Recently, I had a major confrontation with one of my friends where she basically told me she doesn’t like my boyfriend of two years and thinks he is controlling me. It wasn’t so much what she said that matters but the context and tone, as if she thinks she is the boss of me and even blatantly said she will not be my friend until I am no longer with my boyfriend. The thing is we weren’t even that close, and for some reason she thinks that those days we did hang out I was “so much different” and that my boyfriend has changed me (which everyone else around says he hasn’t, she just didn’t know me well enough then). Truth is, I had a lot going on last year and I know for a fact that she has always been somewhat intimidated by me as she kind of is on the heavier side and cheated on her boyfriend of two-weeks, which was her only relationship in the last 4 years.
She has cut all ties with me for good now, even though we decided not to talk to each other for half a year since our fall out last year-and she was the one who initiated text messages asking to meet up after new years. After all the things she said, especially about my boyfriend who has been there for me much more than her, I just can’t stop thinking whether she felt intimated by my relationship or whether there was some other reason for her outrageous attitude. Perhaps there is something I am not seeing in all of this that will make her reaction make more sense to me…and note, I told her I don’t like being told what to do and if a friend has something to tell me out of concern they can suggest it but NOT force it on me.
Please shed some light on this for me, how much is too much when it comes to telling your “friends” that you have a problem with their relationship? Was she out of line or could I have done something differently here? Thanks betches.
Confused Former Friend
Dear Confused Former Friend,
Your friend sounds like a huge judgmental loser and you probably did a good thing by cutting her out. The only girls who have huge problems with other people’s boyfriends (granted they’re not physically/emotionally abusive or cheating on you) are people who are inherently unhappy and who have time to give a shit about other people’s love lives. Misery loves company and people who are mis look to find issues with other people’s relationships because it makes them feel better about themselves. It sounds like you were never that good friends to begin with so I’m not sure exactly why you care.

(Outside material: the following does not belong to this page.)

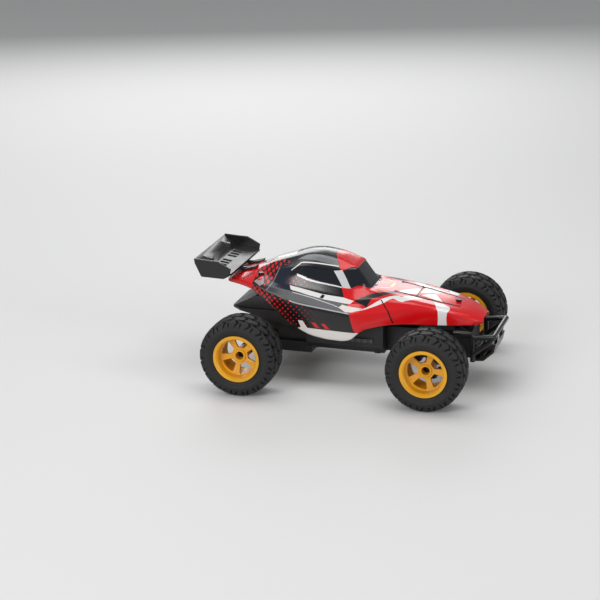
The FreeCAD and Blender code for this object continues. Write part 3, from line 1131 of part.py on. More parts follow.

If you asked for specifics and all her reasons sound vague and she probably just thought you were better friends before and is pissed that you stopped hanging out with her as much. Again, I don’t know her reasons or your relationship so it’s hard to say for sure. Any girl who would stop talking to another girl because of the nature of the girl’s relationship with her boyfriend on an issue that has nothing to do with them clearly has some other issues. Like, hello, lesbians! For instance, I don’t give a shit about my friends relationships as long as they’re dating guys who are nice to both me and them because I have my own life and more than one friend. Your friend is clearly lacking in both categories.